Narcissism is attractive not only for the manipulative practices with which it’s associated, as popular psychology has lately been insisting, but also because of the unique kind of obsession it involves, namely immersion in an inner world which makes that person unique and, therefore, irresistibly magnetic. The director invites us into such realms by showing both protagonists in intimate moments of solitude, when they’re hilariously full of themselves. Sofia walks around with her pyjama bottoms off while speaking with a monk on the phone, her vibrator buzzing on the floor, and then irritating the parrot with a fan in her frustration that the Athos monastery complex won’t make an exception and lift the ban on her, as a woman, visiting for scientific purposes. Bare-chested in his kitchen, Potter dons his cooking apron with ceremonial flourish, swept up in his own ritualistic approach as he prepares to cook Punky, whom he himself has killed, to the tune of Mozart’s Requiem.

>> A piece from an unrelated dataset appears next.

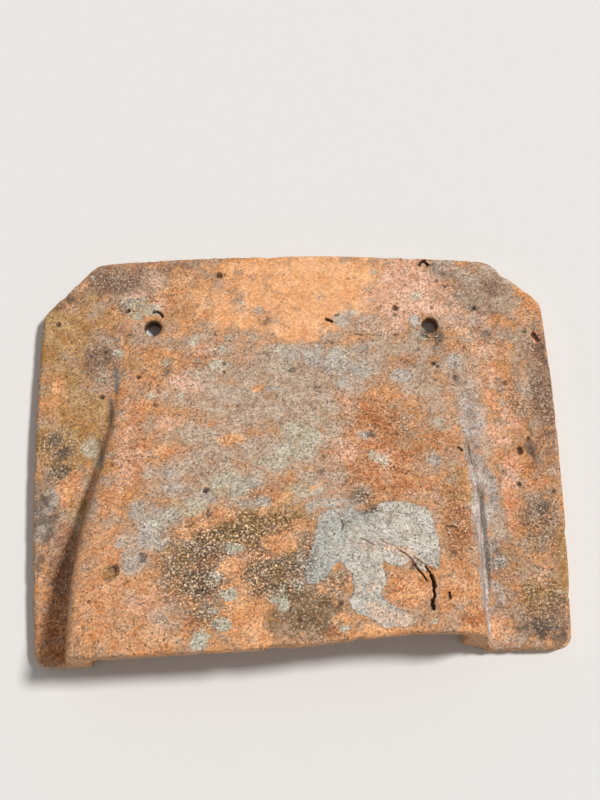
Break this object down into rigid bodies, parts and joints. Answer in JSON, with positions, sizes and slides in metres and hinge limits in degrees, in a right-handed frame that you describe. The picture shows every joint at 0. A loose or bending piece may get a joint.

Stathoulopoulos himself is also consumed by the form he gives to his own ideas: we see fragments of Hieronymus Bosch’s canvases on the “covers” of the film’s four chapters; references to Greek mythology; thunderous classical music – all familiar pieces – ranging from Tchaikovsky through Strauss to Rossini, and every shot composed like a painting through DoP Andrés Felipe Morales’ imaginative lens. Clearly self-deprecating in his approach, the director holds up a mirror to artistic enrapture, exposing its absurdity whilst also admitting that he cannot and does not want to rid himself of it. Ultimately, it’s a fairy tale for megalomaniacs by a megalomaniac, which self-creates and subsequently self-destructs whilst also pleasuring the senses – the greatest virtue of art which is otherwise entirely “useless”, as Oscar Wilde concluded.

The Megalomaniacs was produced by Greece’s StudioBauhaus in co-production with Cyprus’ Felony Film Productions and Colombia’s Candelaria Cine. World sales are handled by British firm Reason8.